**Dataset excerpt**:
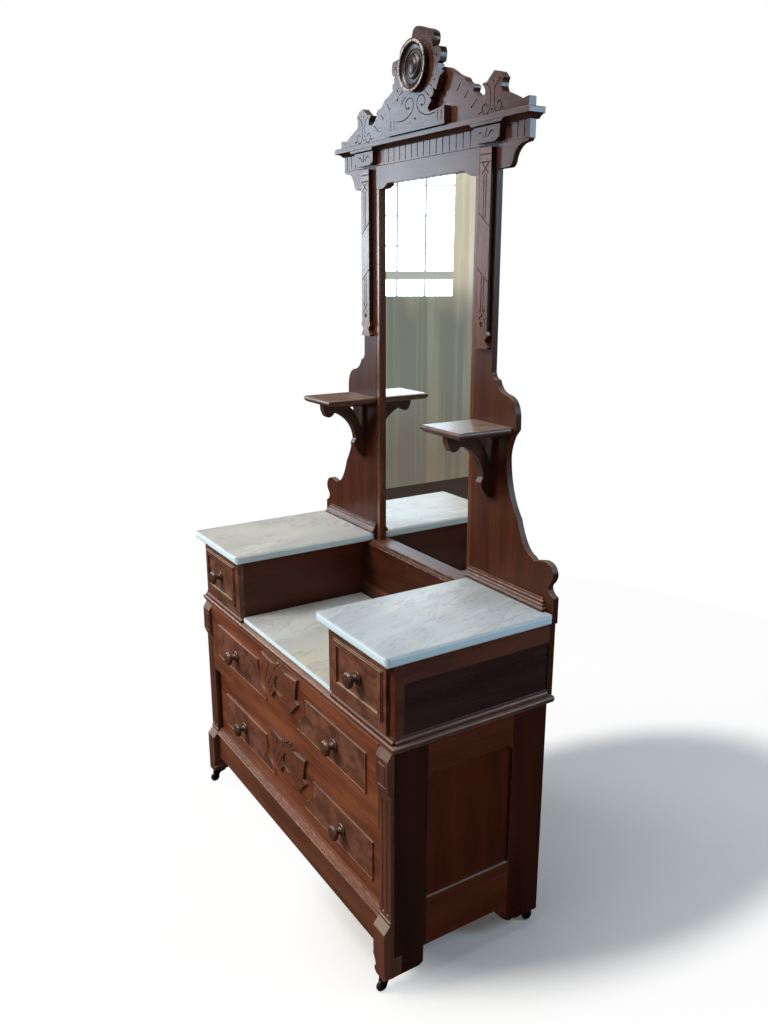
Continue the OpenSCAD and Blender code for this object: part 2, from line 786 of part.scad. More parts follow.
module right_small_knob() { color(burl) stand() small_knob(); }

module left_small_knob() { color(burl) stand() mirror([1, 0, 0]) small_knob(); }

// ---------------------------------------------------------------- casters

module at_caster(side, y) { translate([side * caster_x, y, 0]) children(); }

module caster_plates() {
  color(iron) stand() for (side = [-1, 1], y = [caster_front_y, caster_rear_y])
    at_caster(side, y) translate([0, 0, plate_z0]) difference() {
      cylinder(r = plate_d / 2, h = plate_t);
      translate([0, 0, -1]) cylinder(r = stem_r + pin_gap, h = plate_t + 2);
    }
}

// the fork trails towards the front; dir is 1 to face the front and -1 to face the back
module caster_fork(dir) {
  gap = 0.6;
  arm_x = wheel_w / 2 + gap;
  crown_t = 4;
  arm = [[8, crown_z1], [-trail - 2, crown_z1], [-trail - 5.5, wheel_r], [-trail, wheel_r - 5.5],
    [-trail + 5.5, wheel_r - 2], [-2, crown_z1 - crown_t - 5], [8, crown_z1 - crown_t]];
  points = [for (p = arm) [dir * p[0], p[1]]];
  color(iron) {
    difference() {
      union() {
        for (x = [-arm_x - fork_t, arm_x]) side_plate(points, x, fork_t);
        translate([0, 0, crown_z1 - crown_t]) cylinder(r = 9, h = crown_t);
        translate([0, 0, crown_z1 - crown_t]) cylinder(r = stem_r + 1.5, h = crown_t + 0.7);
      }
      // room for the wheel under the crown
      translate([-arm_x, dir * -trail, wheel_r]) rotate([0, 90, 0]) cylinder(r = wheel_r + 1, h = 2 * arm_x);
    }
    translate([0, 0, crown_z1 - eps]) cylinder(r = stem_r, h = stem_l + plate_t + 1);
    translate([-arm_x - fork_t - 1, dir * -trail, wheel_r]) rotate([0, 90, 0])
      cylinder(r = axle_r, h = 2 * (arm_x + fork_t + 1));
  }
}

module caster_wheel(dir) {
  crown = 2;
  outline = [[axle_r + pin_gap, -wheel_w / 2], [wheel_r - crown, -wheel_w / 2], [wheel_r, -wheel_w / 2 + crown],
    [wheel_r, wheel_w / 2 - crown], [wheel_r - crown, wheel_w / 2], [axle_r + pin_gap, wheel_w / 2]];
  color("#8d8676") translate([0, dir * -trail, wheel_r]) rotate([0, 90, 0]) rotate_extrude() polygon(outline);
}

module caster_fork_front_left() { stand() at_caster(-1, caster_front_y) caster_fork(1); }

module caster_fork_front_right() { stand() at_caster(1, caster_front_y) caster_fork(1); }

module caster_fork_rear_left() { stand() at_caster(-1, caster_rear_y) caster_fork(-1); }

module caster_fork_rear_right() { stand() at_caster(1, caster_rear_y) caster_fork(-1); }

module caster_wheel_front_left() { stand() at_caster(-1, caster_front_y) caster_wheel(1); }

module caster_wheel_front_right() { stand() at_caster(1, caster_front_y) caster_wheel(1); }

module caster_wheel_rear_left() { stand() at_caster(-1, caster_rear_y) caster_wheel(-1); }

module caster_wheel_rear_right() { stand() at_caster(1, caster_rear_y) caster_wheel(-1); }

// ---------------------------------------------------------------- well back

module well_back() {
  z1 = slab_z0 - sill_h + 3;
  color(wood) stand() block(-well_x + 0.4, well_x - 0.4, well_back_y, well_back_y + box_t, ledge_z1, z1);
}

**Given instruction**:
Go through the material above line by line and copy it exactly.

**Reply to the task**:
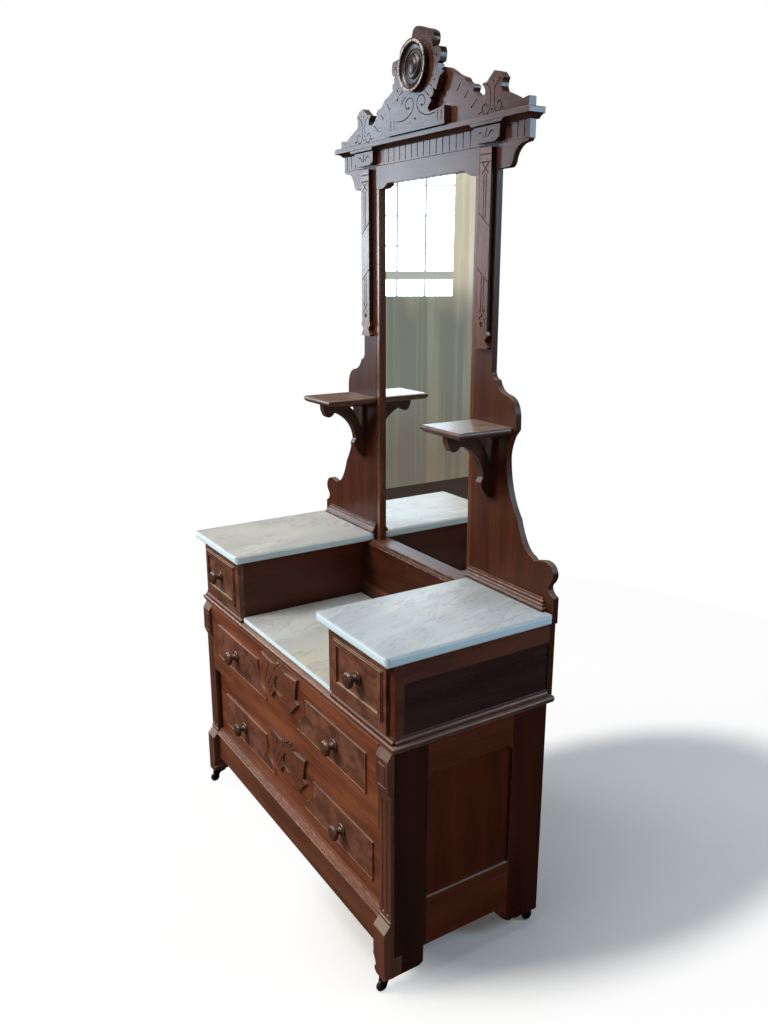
Continue the OpenSCAD and Blender code for this object: part 2, from line 786 of part.scad. More parts follow.
module right_small_knob() { color(burl) stand() small_knob(); }

module left_small_knob() { color(burl) stand() mirror([1, 0, 0]) small_knob(); }

// ---------------------------------------------------------------- casters

module at_caster(side, y) { translate([side * caster_x, y, 0]) children(); }

module caster_plates() {
  color(iron) stand() for (side = [-1, 1], y = [caster_front_y, caster_rear_y])
    at_caster(side, y) translate([0, 0, plate_z0]) difference() {
      cylinder(r = plate_d / 2, h = plate_t);
      translate([0, 0, -1]) cylinder(r = stem_r + pin_gap, h = plate_t + 2);
    }
}

// the fork trails towards the front; dir is 1 to face the front and -1 to face the back
module caster_fork(dir) {
  gap = 0.6;
  arm_x = wheel_w / 2 + gap;
  crown_t = 4;
  arm = [[8, crown_z1], [-trail - 2, crown_z1], [-trail - 5.5, wheel_r], [-trail, wheel_r - 5.5],
    [-trail + 5.5, wheel_r - 2], [-2, crown_z1 - crown_t - 5], [8, crown_z1 - crown_t]];
  points = [for (p = arm) [dir * p[0], p[1]]];
  color(iron) {
    difference() {
      union() {
        for (x = [-arm_x - fork_t, arm_x]) side_plate(points, x, fork_t);
        translate([0, 0, crown_z1 - crown_t]) cylinder(r = 9, h = crown_t);
        translate([0, 0, crown_z1 - crown_t]) cylinder(r = stem_r + 1.5, h = crown_t + 0.7);
      }
      // room for the wheel under the crown
      translate([-arm_x, dir * -trail, wheel_r]) rotate([0, 90, 0]) cylinder(r = wheel_r + 1, h = 2 * arm_x);
    }
    translate([0, 0, crown_z1 - eps]) cylinder(r = stem_r, h = stem_l + plate_t + 1);
    translate([-arm_x - fork_t - 1, dir * -trail, wheel_r]) rotate([0, 90, 0])
      cylinder(r = axle_r, h = 2 * (arm_x + fork_t + 1));
  }
}

module caster_wheel(dir) {
  crown = 2;
  outline = [[axle_r + pin_gap, -wheel_w / 2], [wheel_r - crown, -wheel_w / 2], [wheel_r, -wheel_w / 2 + crown],
    [wheel_r, wheel_w / 2 - crown], [wheel_r - crown, wheel_w / 2], [axle_r + pin_gap, wheel_w / 2]];
  color("#8d8676") translate([0, dir * -trail, wheel_r]) rotate([0, 90, 0]) rotate_extrude() polygon(outline);
}

module caster_fork_front_left() { stand() at_caster(-1, caster_front_y) caster_fork(1); }

module caster_fork_front_right() { stand() at_caster(1, caster_front_y) caster_fork(1); }

module caster_fork_rear_left() { stand() at_caster(-1, caster_rear_y) caster_fork(-1); }

module caster_fork_rear_right() { stand() at_caster(1, caster_rear_y) caster_fork(-1); }

module caster_wheel_front_left() { stand() at_caster(-1, caster_front_y) caster_wheel(1); }

module caster_wheel_front_right() { stand() at_caster(1, caster_front_y) caster_wheel(1); }

module caster_wheel_rear_left() { stand() at_caster(-1, caster_rear_y) caster_wheel(-1); }

module caster_wheel_rear_right() { stand() at_caster(1, caster_rear_y) caster_wheel(-1); }

// ---------------------------------------------------------------- well back

module well_back() {
  z1 = slab_z0 - sill_h + 3;
  color(wood) stand() block(-well_x + 0.4, well_x - 0.4, well_back_y, well_back_y + box_t, ledge_z1, z1);
}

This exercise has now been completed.